> _DIRECTIONS_
Set down each entry from the block beneath, exactly as written.

>> begin INPUT MATERIAL

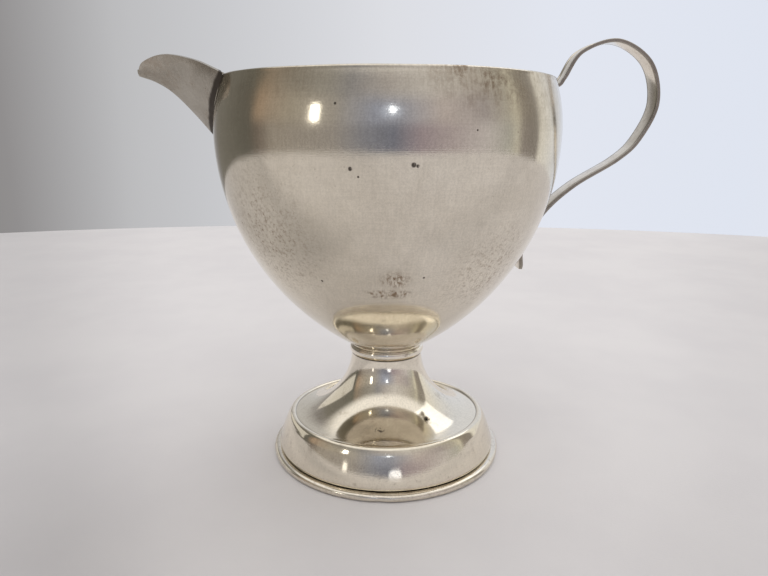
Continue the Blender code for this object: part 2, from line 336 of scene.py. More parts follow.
def make_handle():
    stations = 320
    shape = bmesh.new()
    loops = []
    for i in range(stations + 1):
        share = i / stations
        here = blend_points(STRAP_PATH, share)
        along = (blend_points(STRAP_PATH, min(share + 0.003, 1.0))
                 - blend_points(STRAP_PATH, max(share - 0.003, 0.0))).normalized()
        outward = Vector((-along.y, along.x))
        width = STRAP_TOP_WIDTH + (STRAP_TAIL_WIDTH - STRAP_TOP_WIDTH) * share
        width -= 0.06 + 0.05 * smooth_noise(share * 60, 0.0, 0.0, 6.0, 2.0)
        taper = 1.0 if share < 0.985 else 1.0 - 0.25 * (share - 0.985) / 0.015
        loop = []
        for across, out in strap_section(width):
            place = here + outward * (out - 0.03)
            loop.append(shape.verts.new((place.x * MM, across * taper * MM, place.y * MM)))
        loops.append(loop)
    size = len(loops[0])
    for first, second in zip(loops, loops[1:]):
        for j in range(size):
            k = (j + 1) % size
            shape.faces.new((first[j], first[k], second[k], second[j]))
    shape.faces.new(loops[0])
    shape.faces.new(loops[-1])
    return finish_mesh(shape, "handle_strap", 45)


# ---------------------------------------------------------------- foot

STEM_RADIUS = 9.4
STEM_TOP = 27.2
STEP_RADIUS = 24.8
STEP_HEIGHT = 10.5
OGEE_RADIUS = 29.45
FACE_TOP = (27.2, 9.0)        # top of the moulding's sloping face
GROOVE_RADIUS = 28.9
RING_RADIUS = 30.97
RING_HEIGHT = 1.9
STEP_TILT = 0.045             # rise per mm towards the front


def foot_outer():
    """Stem, flare, crease, rounded shoulder, sloping face and groove, top to bottom."""
    bead = (STEP_RADIUS + 0.9, STEP_HEIGHT + 0.3)
    flare = bezier((STEM_RADIUS, STEM_TOP), (STEM_RADIUS + 0.5, 18.4), (16.6, 12.0),
                   (STEP_RADIUS - 0.1, STEP_HEIGHT), 46)
    fillet = bezier((STEP_RADIUS - 0.1, STEP_HEIGHT), (STEP_RADIUS + 0.15, STEP_HEIGHT - 0.15),
                    (STEP_RADIUS + 0.2, STEP_HEIGHT + 0.35), bead, 10)
    shoulder = bezier(bead, (bead[0] + 0.7, bead[1] - 0.05),
                      (FACE_TOP[0] - 0.45, FACE_TOP[1] + 0.9), FACE_TOP, 14)
    face = bezier(FACE_TOP, (FACE_TOP[0] + 0.85, FACE_TOP[1] - 1.9), (OGEE_RADIUS - 0.75, 5.2),
                  (OGEE_RADIUS - 0.2, 3.3), 24)
    under = bezier((OGEE_RADIUS - 0.2, 3.3), (OGEE_RADIUS + 0.05, 2.6), (OGEE_RADIUS - 0.1, 2.2),
                   (GROOVE_RADIUS, RING_HEIGHT + 0.12), 8)
    return flare + fillet + shoulder + face + under + [[GROOVE_RADIUS, RING_HEIGHT + 0.12]]


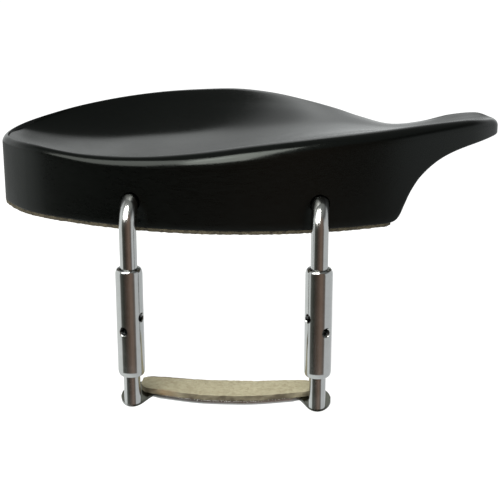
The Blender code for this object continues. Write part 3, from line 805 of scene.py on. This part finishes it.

>> end INPUT MATERIAL

> _WRITTEN RESPONSE_
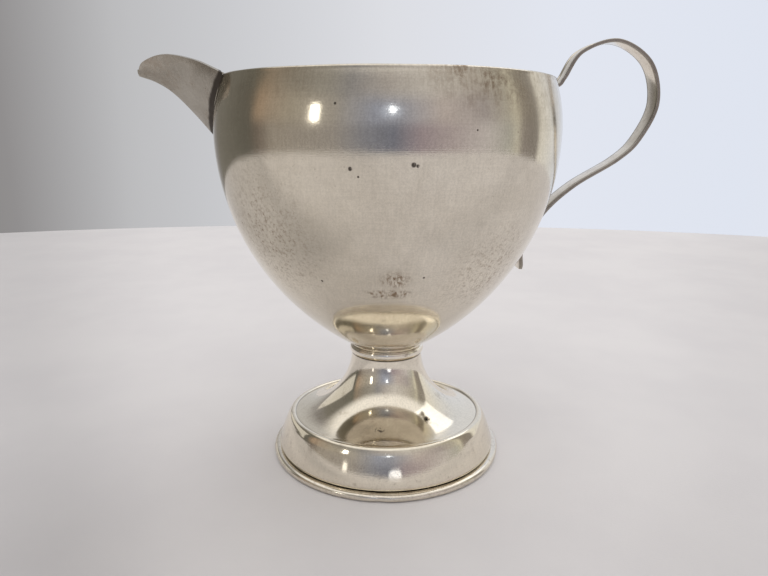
Continue the Blender code for this object: part 2, from line 336 of scene.py. More parts follow.
def make_handle():
    stations = 320
    shape = bmesh.new()
    loops = []
    for i in range(stations + 1):
        share = i / stations
        here = blend_points(STRAP_PATH, share)
        along = (blend_points(STRAP_PATH, min(share + 0.003, 1.0))
                 - blend_points(STRAP_PATH, max(share - 0.003, 0.0))).normalized()
        outward = Vector((-along.y, along.x))
        width = STRAP_TOP_WIDTH + (STRAP_TAIL_WIDTH - STRAP_TOP_WIDTH) * share
        width -= 0.06 + 0.05 * smooth_noise(share * 60, 0.0, 0.0, 6.0, 2.0)
        taper = 1.0 if share < 0.985 else 1.0 - 0.25 * (share - 0.985) / 0.015
        loop = []
        for across, out in strap_section(width):
            place = here + outward * (out - 0.03)
            loop.append(shape.verts.new((place.x * MM, across * taper * MM, place.y * MM)))
        loops.append(loop)
    size = len(loops[0])
    for first, second in zip(loops, loops[1:]):
        for j in range(size):
            k = (j + 1) % size
            shape.faces.new((first[j], first[k], second[k], second[j]))
    shape.faces.new(loops[0])
    shape.faces.new(loops[-1])
    return finish_mesh(shape, "handle_strap", 45)


# ---------------------------------------------------------------- foot

STEM_RADIUS = 9.4
STEM_TOP = 27.2
STEP_RADIUS = 24.8
STEP_HEIGHT = 10.5
OGEE_RADIUS = 29.45
FACE_TOP = (27.2, 9.0)        # top of the moulding's sloping face
GROOVE_RADIUS = 28.9
RING_RADIUS = 30.97
RING_HEIGHT = 1.9
STEP_TILT = 0.045             # rise per mm towards the front


def foot_outer():
    """Stem, flare, crease, rounded shoulder, sloping face and groove, top to bottom."""
    bead = (STEP_RADIUS + 0.9, STEP_HEIGHT + 0.3)
    flare = bezier((STEM_RADIUS, STEM_TOP), (STEM_RADIUS + 0.5, 18.4), (16.6, 12.0),
                   (STEP_RADIUS - 0.1, STEP_HEIGHT), 46)
    fillet = bezier((STEP_RADIUS - 0.1, STEP_HEIGHT), (STEP_RADIUS + 0.15, STEP_HEIGHT - 0.15),
                    (STEP_RADIUS + 0.2, STEP_HEIGHT + 0.35), bead, 10)
    shoulder = bezier(bead, (bead[0] + 0.7, bead[1] - 0.05),
                      (FACE_TOP[0] - 0.45, FACE_TOP[1] + 0.9), FACE_TOP, 14)
    face = bezier(FACE_TOP, (FACE_TOP[0] + 0.85, FACE_TOP[1] - 1.9), (OGEE_RADIUS - 0.75, 5.2),
                  (OGEE_RADIUS - 0.2, 3.3), 24)
    under = bezier((OGEE_RADIUS - 0.2, 3.3), (OGEE_RADIUS + 0.05, 2.6), (OGEE_RADIUS - 0.1, 2.2),
                   (GROOVE_RADIUS, RING_HEIGHT + 0.12), 8)
    return flare + fillet + shoulder + face + under + [[GROOVE_RADIUS, RING_HEIGHT + 0.12]]


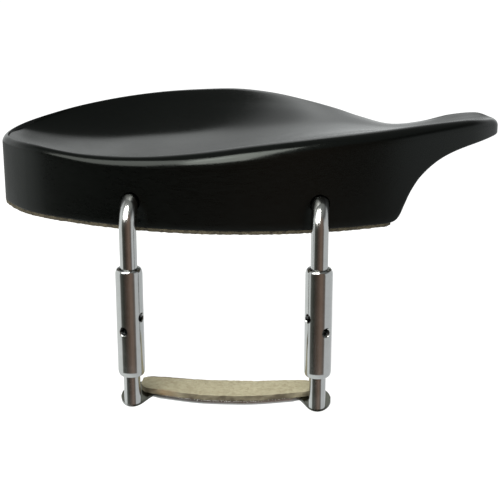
The Blender code for this object continues. Write part 3, from line 805 of scene.py on. This part finishes it.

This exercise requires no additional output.